Açıklamanın devamında “Kuşkusuz, biz kadınlar, “İnsanlığın yarısını oluşturan kadın, zarafetiyle, estetiğiyle, anneliğiyle değerlidir” diyen Cumhurbaşkanı Erdoğan’a cinsiyet eşitliği dersini bir basın açıklamasıyla veremeyiz. Ancak, tarih ve değerlerine sahip çıktığımız bu topraklar, mücadeleyle ve direnişle eşitlik ve özgürlük dersi verdiğimiz çok siyasi görmüştür. Bu nedenle bir kez daha ısrarla vurgulamakta fayda görüyoruz: Kadınlığın tanımını yapmaktan vazgeçin, kadınlar anne, zarif veya estetik olmak zorunda değillerdir, kabul ettikleri ve kullandıkları tüm sıfatlar yine kadınların kendi seçimleridir. Size de bunu kabul etmek düşer” denilirken “AKP-Saray rejiminin makbul kadını olmayacağız” vurgusu yapıldı.
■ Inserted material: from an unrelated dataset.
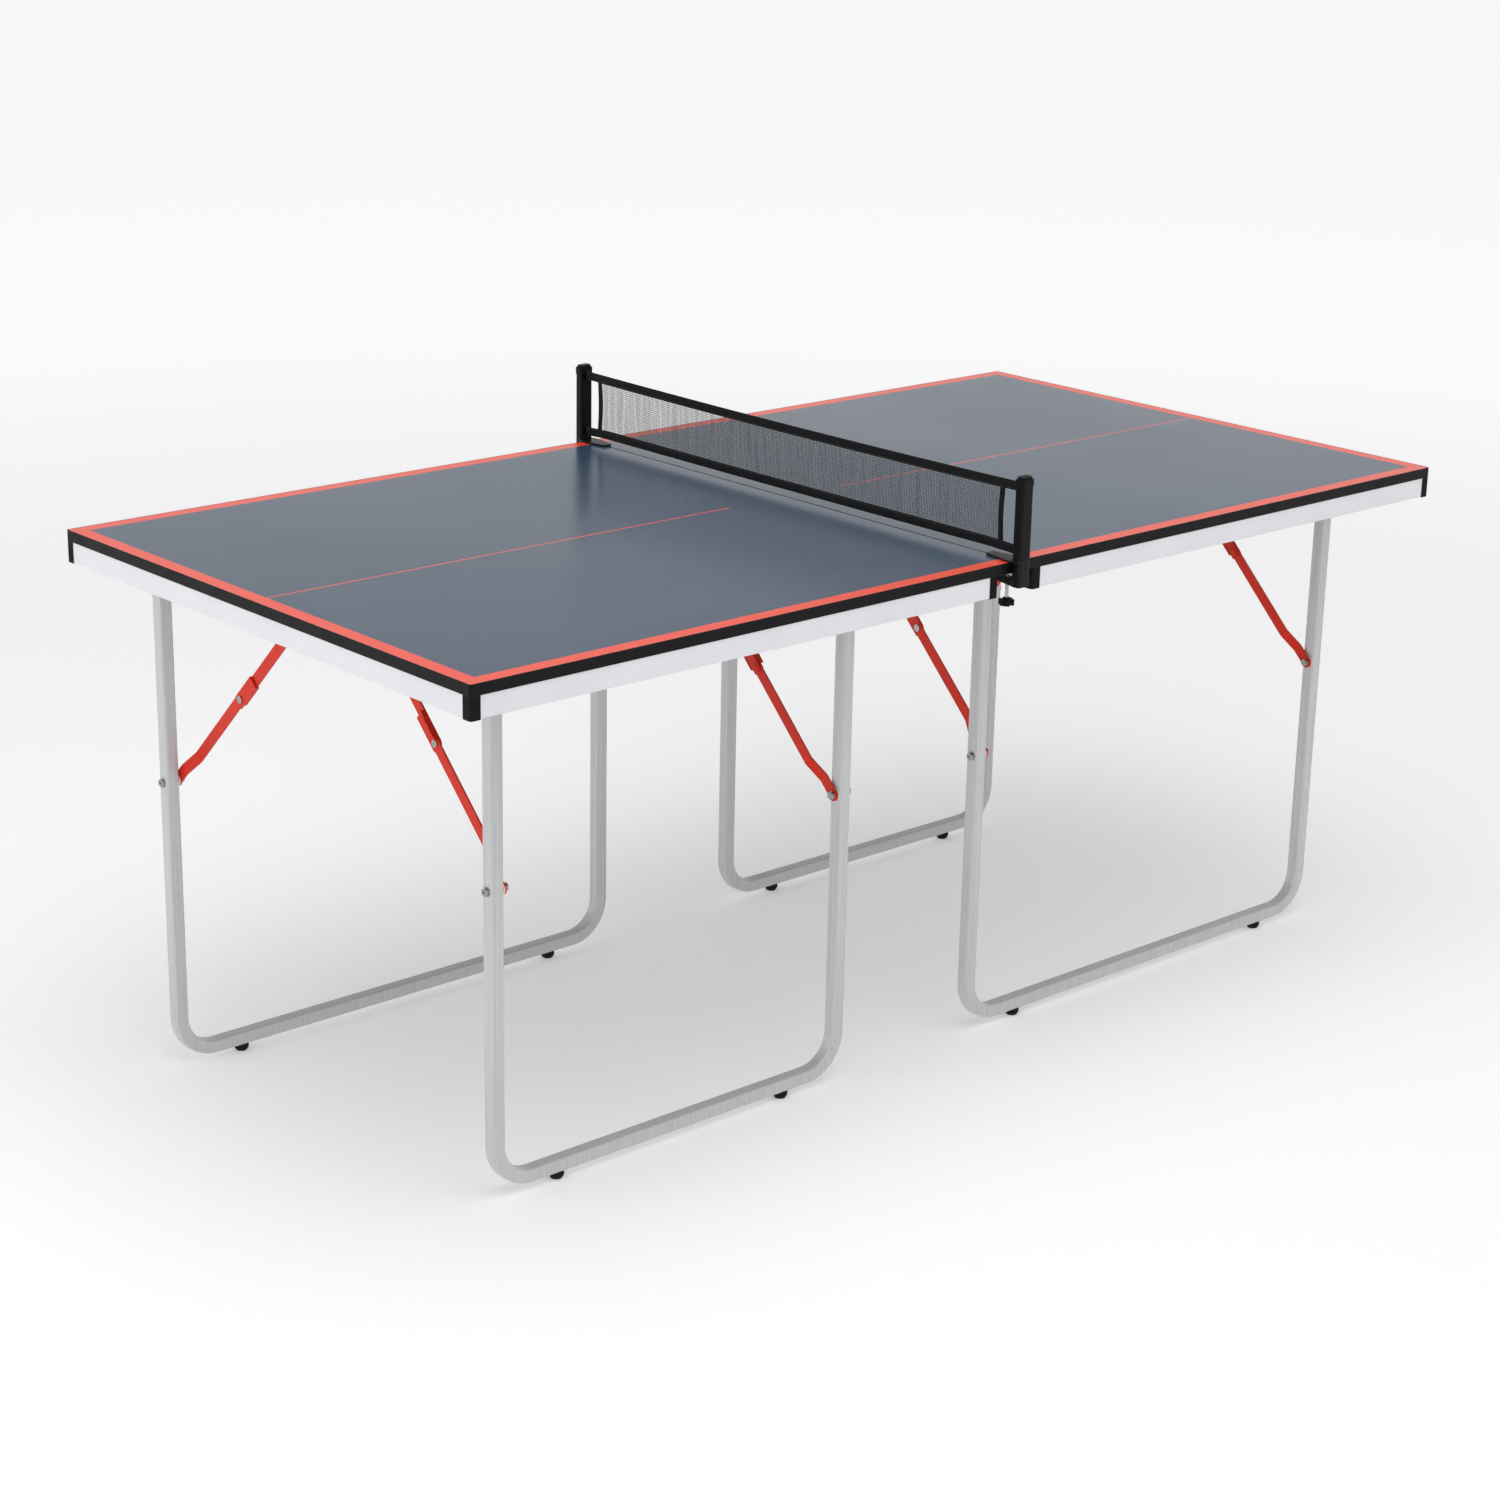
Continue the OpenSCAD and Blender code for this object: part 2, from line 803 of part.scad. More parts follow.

Açıklamada son olarak şu ifadeler kullanıldı: “Başta Cumhurbaşkanı ve AKP hükümeti olmak üzere bu ülkenin erkek aklına, yarım aklına şunu öneriyoruz: Ne bu ülkenin halklarına ve inanç topluluklarına nefret kusarken, ne neoliberal hırslarınızla ovalarımızı, derelerimizi şantiye alanına, iş yerlerimizi kölelik kamplarına dönüştürme hayalleri kurarken, ne de Kürt halkına yönelik soykırım planları yaparken kadın bedeni üzerinden politika üretme ve uygulamayı aklınızdan bile geçirmeyin. Biat etmeyeceğiz, erkek-egemen sisteminize dert olsun!